The evidence in this case, consisting of the testimony of witnesses, as well as numerous photographs taken just prior to the trial, shows that the right bank of the south channel is from six to ten feet high; that in 1872 when the government caused the whole Indian country, as well as the land adjoining the banks of the Arkansas river at the places in question, to be surveyed, the water flowed around and on both sides of said island and through the north and south channels of said river; that in 1882 practically the same conditions existed, and that at the present time the north channel carries the greater amount of water, and that in the south channel water now stands in pools a part *Page 488 
of the year, but at times of high water the same flows through both the north and south channels; it also clearly appears that since the settlement of the country and cultivation of the lands on either side of the Arkansas river a less quantity of water reaches the stream than in former years, but it also appears from the photographs and other evidence in this case that in the bed of the south channel, between the well-defined banks thereof, the same is and has been submerged so long and so frequently in ordinary seasons that vegetation will not and does not grow thereon, and it is therefore to be regarded as a part of the bed of the river which overflows it, notwithstanding the fact that the main channel of the Arkansas river at said point may now be the north channel thereof.
The Supreme Court of California, in Packer v. Bird, 71 Cal. 134, 11 P. 873, held that where, by the terms of a patent, land is bounded by a navigable river the title extends no further than the edge of the stream and does not include an island, though the channel between that and the main land may not be navigable.
Great stress is placed upon the fact that the island was not surveyed until after the patents were issued by the United States government for the lots 1, 2, 3 and 4, now the property of Thomas, and lots 8 and 9, now the property of Edmisten.
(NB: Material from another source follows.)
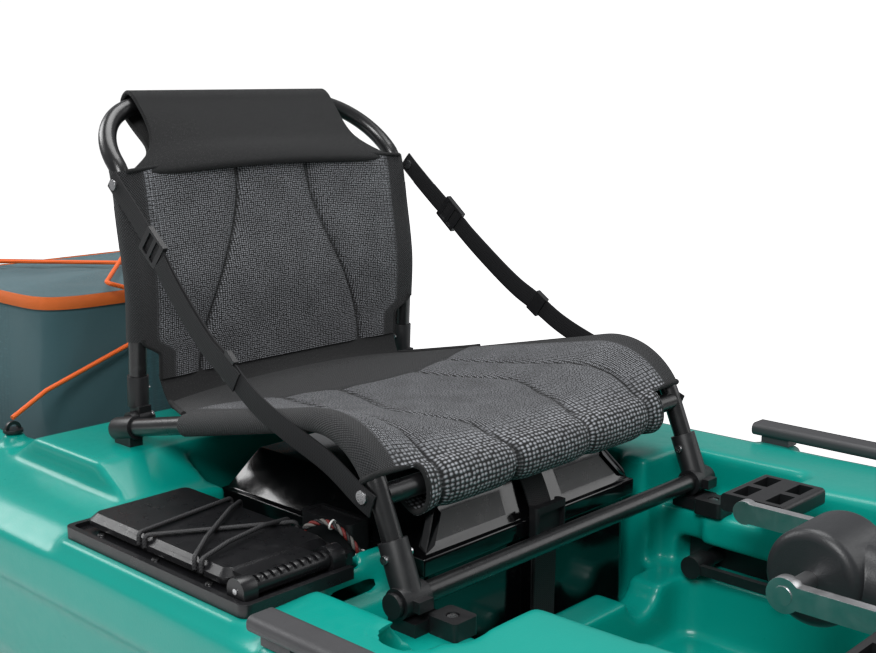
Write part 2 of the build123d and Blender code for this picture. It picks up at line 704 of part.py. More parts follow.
def propeller():
    """Two-bladed propeller on its shaft, drawn behind the straight-down leg and then turned up."""
    y, z = DRIVE_AXIS
    z0 = z - DRIVE_LEG
    shaft = Pos(0, y + 52, z0) * Rot(90, 0, 0) * Cylinder(5, 40)
    hub = Pos(0, y + 67, z0) * Rot(90, 0, 0) * Cylinder(15, 26)
    disc = extrude(Plane.XZ * Ellipse(15, PROP_R / 2 - 4), 3, both=True)
    blade = Pos(0, y + 67, z0 + PROP_R / 2 + 4) * Rot(0, 0, 28) * disc
    other = blade.rotate(Axis((0, y, z0), (0, 1, 0)), 180)
    return turn_x(shaft + hub + blade + other, y, z, -DRIVE_STOW)


# ---------------------------------------------------------------- rudder
def rudder_bracket():
    lugs = [box(-14, 14, 1450, RUDDER_Y, z, z + 10) + Pos(0, RUDDER_Y, z + 5) * Cylinder(14, 10)
            for z in (262, 318)]
    return box(-32, 32, 1450, 1458, 248, 342) + lugs - Pos(0, RUDDER_Y, 300) * Cylinder(6, 120)


def rudder_pintle():
    return Pos(0, RUDDER_Y, 296) * Cylinder(6, 82)


def rudder_head():
    y, z = RUDDER_KICK
    hub = Pos(0, RUDDER_Y, 295) * Cylinder(14, 45.6)
    cheeks = [box(s * 5.6, s * 11.5, RUDDER_Y, y, z - 16, z + 16) + rod_x(s * 5.6, s * 11.5, y, z, 16)
              for s in (-1, 1)]
    shape = hub + cheeks - Pos(0, RUDDER_Y, 300) * Cylinder(6.05, 120) - rod_x(-20, 20, y, z, 4)
    return shape - box(-5.6, 5.6, RUDDER_Y + 14.5, y + 30, 270, 330)


def rudder_kick_pin():
    return rod_x(-14, 14, *RUDDER_KICK, 4)


def rudder_blade():
    y, z = RUDDER_KICK
    outline = [(y, z - 15), (y + 60, z - 15), (y + 92, z - 44), (y + 250, z - 40), (y + 318, z - 8),
               (y + 326, z + 24), (y + 300, z + 46), (y + 92, z + 56), (y + 56, z + 15), (y, z + 15)]
    blade = side_slab(outline, -4, 4) + rod_x(-5.3, 5.3, y, z, 15)
    return blade - rod_x(-20, 20, y, z, 4.05)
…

So far as the record discloses these lots each contain as many acres of land now as they did at the time they were surveyed, or at the time that they were paid for by the homestead entrymen, and it cannot be said that the failure of the surveyors to survey the island in 1872 was calculated to induce the purchasers of the fractional subdivisions to believe that by paying for the number of acres in each of these lots they would get title to this island, consisting of nearly 85 acres, as well as the several acres of land in the bed of the south channel of the Arkansas river. That the island was in existence at the time the survey of 1872 was made is found by the trial court and is amply supported by the evidence of witnesses, as well as the physical facts. At the time of the trial the island had growing thereon red oak, post oak, elm, walnut, mulberry, huckleberry, sycamore, cottonwood, willow and *Page 489 
ash trees, some of which were as much as 36 inches in diameter, the larger trees being on the north part of the island; in 1882 this island was timbered, some of the trees then being two feet in diameter, the south channel then carrying the greater volume of water; the banks of the island are, in many places, abrupt and steep and as high in places as the opposite banks of the river.
It is earnestly contended by defendants H. A. Thomas and those holding under him that the act of the territorial Legislature of Oklahoma, St. Okla. 1890, sec. 4173 (Comp. Laws 1909, sec. 7254 [Rev. Laws 1910, sec. 6639]), which attempted to vest the title of riparian owners on navigable waters in this state at low-water mark, should control in this case. This identical question arose in U.S. v. Mackey, supra, and it is therein held that the Legislature of the territory of Oklahoma had no power to enact such a law and it is therefore void and was not carried over and did not become a law in the state of Oklahoma. The reasoning of the court is sound and numerous authorities cited therein on this proposition amply support the same, and we are fully convinced that the Legislature of the territory of Oklahoma had no power to confer title in riparian owners of the land below high-water mark in navigable waters which were held in trust by the United States for the then future, and now state of Oklahoma; that said territorial act was in conflict with the Constitution of the United States and never in force as a law in Oklahoma Territory, and when statehood intervened said statute did not come within the adopting provisions of the state Constitution, and never became a law of this state.
The title of the riparian owners, Thomas and Edmisten, stops at the high-water mark on the right bank of the south channel of the Arkansas river, while the title of the state begins at the high-water mark on both the right and left bank of the Arkansas river, including the entire bed thereof, and extending to the high-water mark surrounding said island. See U.S. v.Mackey, supra; also, Scott v. Lattig, 33 Sup. Ct. Rep. 242, decided February, 1913, cited in the opinion of Judge Campbell. In that case the title to an island in the Snake river between *Page 490 
Idaho and Oregon was involved; held, that omitting an island in a navigable stream from the field notes of a plat of the government survey did not divest the United States of title or interpose any obstruction to a subsequent survey thereof; that upon the admission of Idaho to statehood, the ownership of the bed of the Snake river on the Idaho side of the thread of that stream, which forms the state boundary line, passed from the United States to the state, subject to the public rights and the paramount powers of Congress over navigation; that the disposal by the United States of the fractional subdivisions on the east bank of the Snake river where it forms the boundary line between Idaho and Oregon, carried with it no right to the bed of the river save as the law of the state of Idaho may have attached such a right to private riparian ownership; that a large island on the Idaho side of the Snake river, a navigable stream, being in existence when Idaho became a state did not pass to the state upon the admission of statehood or come within the disposing influence of its laws, but remained the property of the United States, subject to disposal of it.
As to the contention of Larry Nolegs, indicated in the statement of this case, having found that defendants, H. A. Thomas and W. H. Edmisten, have no interest therein, and that the title of the state extends only to the high-water mark of said island, it is not essential that this court pass upon the question of the title of said Nolegs, that being a matter with which the United States and Larry Nolegs only are concerned, and, the United States not being a party to this action, the case should be dismissed without prejudice as to Larry Nolegs, unless the United States becomes a party thereto. The judgment as to the other parties in this action is reversed and remanded, with directions to proceed in accordance with this opinion.